In Introducing the new Developer ID to Marketplace - #8 by remie , you explain the history, as you see it, of Atlassian’s developer comms and why it is currently a problem. I’m going to set aside some of the controversial and confrontational claims. I read that as frustration and confusion. And not just yours but across the developer community. While understanding those sentiments, I can read a core criticism that is well worth discussing:
I acknowledge that we do have cases where comms aren’t consistently published to the Developer changelog, which is the Atlassian standard for developer comms of this sort. This case was not one of those.
Is it unclear that changelog should be the “source of truth” for changes? Do you want Atlassian to focus more on enforcing the changelog as the single “where to post”? Or is there some other problem with changelogs?
Of course, the “where” is separate from “vital information” that partners might miss. Here again, I don’t fully understand how this example prompts the critique. Not only was there a changelog item, but it directly links to this thread so that you can ask questions and get more answers. Atlassians are just people so we don’t always get communication perfect in 1 pass. Hence, the need for multiple channels (changelog as authority, and CDAC as Q&A) to fill the gaps.

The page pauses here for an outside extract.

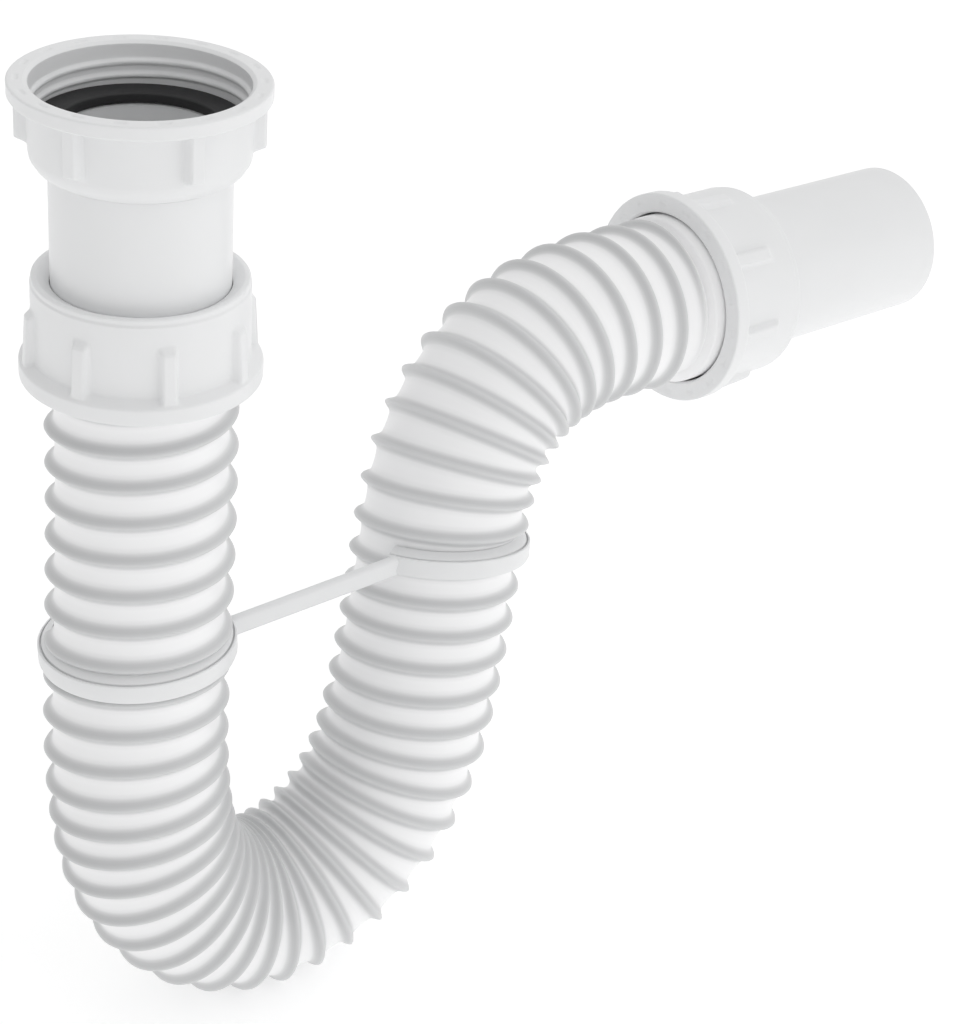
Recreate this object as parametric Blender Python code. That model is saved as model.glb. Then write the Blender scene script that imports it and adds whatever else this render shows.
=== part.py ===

Was it a matter of timing? (By the time I looked, both were available, but the CDAC post must have come first so the changelog could have a link.) Broadly, what do you suggest we do? What guidance would you provide to changelog entry authors so they can get more vital information into the first draft? Before getting wrapped up in the accountability of quality, could you help us better understand “what does good enough look like”?
Fundamentally, I acknowledge that we can and should be better at comms. But I disagree that the problem is that comms is “stuck in limbo” or that the solution is as simple as “if only there were a central owner”. I’m here, I’m listening, and I can get improvements made to the tools and practices. What improvement should we make next?